Prediction: The overwhelming keys to this game are the fact that the Patriots are the far better more talented team, New England has much more to play for and, of course, how the cold will affect the play for both teams. All those factors, including Brady as arguably the best bad-weather quarterback in history, seem to very much favor the home Patriots who are 42-10 all-time in games played at 34 degree or below. New England is a huge favorite for a reason. All it may take to give the cold, soon-to-be-in-the-offseason Jets a reason to pack it in is a fast start and early lead for New England.

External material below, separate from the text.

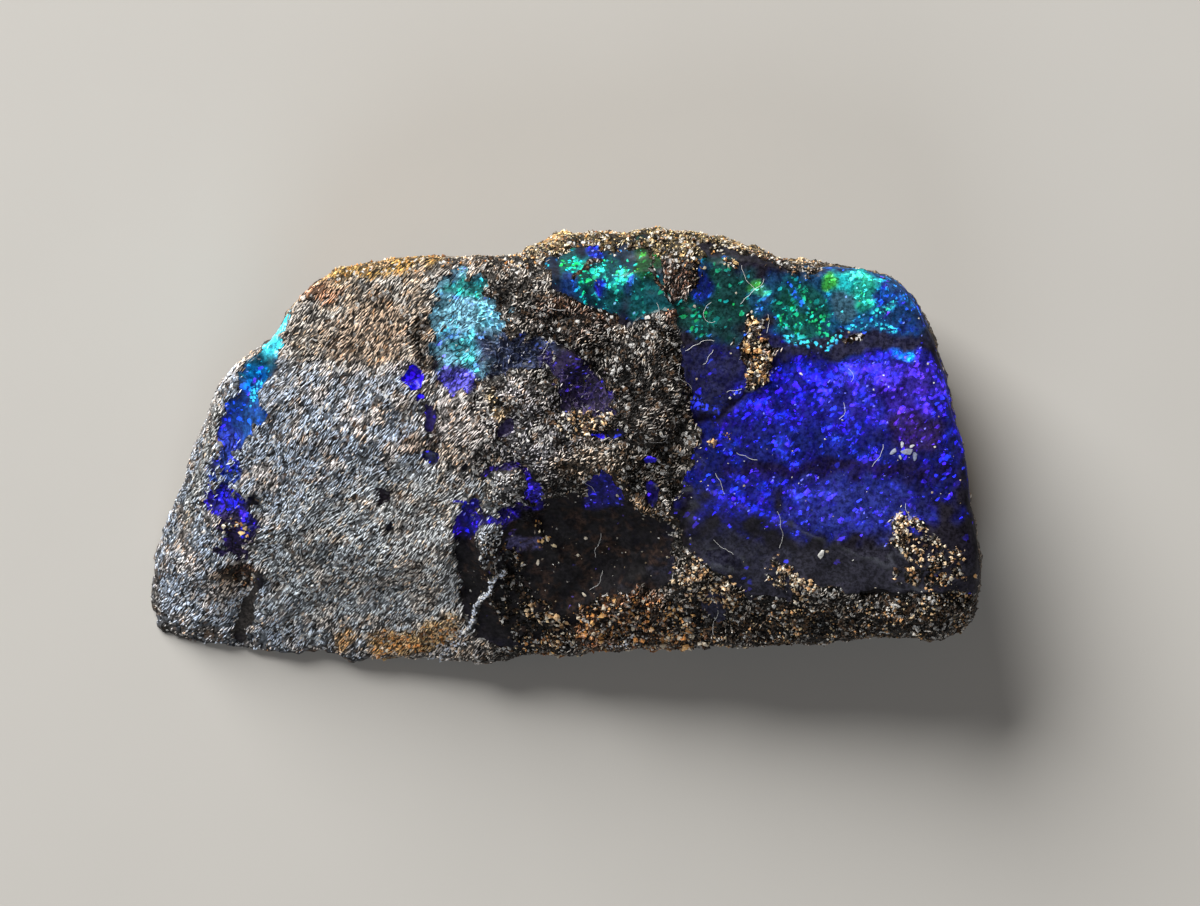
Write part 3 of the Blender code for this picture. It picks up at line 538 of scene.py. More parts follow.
# A few warm ridges (above this share, tinted), and the lobe's dark ones (below this share, and how dark).
WARM_RIDGES = (0.92, (255, 232, 208))
DARK_RIDGES = (0.17, 0.14)
# Painted shade in furrows between the ridges, broad and fine, darkening the ridges' colour along lines: how
# drawn out, how far apart, how wide, how dark, and seed.
PAINTED_FURROW_SHADES = ((4.0, 1.3, 0.10, 0.30, 82), (3.4, 0.36, 0.17, 0.14, 83))

# Loose grains of the ironstone, slivers in the lobe and crumbs on the knobs.
LOBE_GRAINS = 5000
KNOB_GRAINS = 5200
LOBE_BREADTHS = (0.032, 0.065)
KNOB_BREADTHS = (0.030, 0.070)
# A sliver's lengths, width and height in its half breadths, and the spread of a crumb's three.
LOBE_SHAPES = ((1.6, 3.6), 0.95, 0.95)
KNOB_SHAPES = (0.7, 1.3)
SLIVER_STRAY = 0.16
GRAIN_SINK = (-0.45, 0.20)
SIDE_GRAINS = 0.2
GRAIN_LIFT = 2.1
LOBE_GRAIN_LIGHTS = (0.50, 1.60)
KNOB_GRAIN_LIGHTS = (0.50, 1.45)
# Shares of grains with a colour of their own: pale ones above this, dark ones below, warm ones between.
PALE_GRAINS = (0.92, (246, 236, 214), 0.5, 0.6)
LOBE_DARK_GRAINS = 0.08
KNOB_DARK_GRAINS = 0.16
DARK_GRAIN = (34, 34, 38)
WARM_GRAINS = (0.74, 0.82, (255, 228, 200))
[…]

That would also be a nice way to give Bill Belichick the option of managing his personnel over the second half of the game. The Patriots should be able to run the ball on the Jets middle-of-the-road front, especially with the offensive line coming off maybe its best game of the season. Brady will likely be extra careful with the ball but should also find room to get it to Gronkowski and the rest of his weapons. New England escaped with a one-touchdown win in New York earlier this season, but this should be a bit easier going. Something in the range of a 31-13 victory would be a nice way to close out the season and the year for the Patriots and their fans.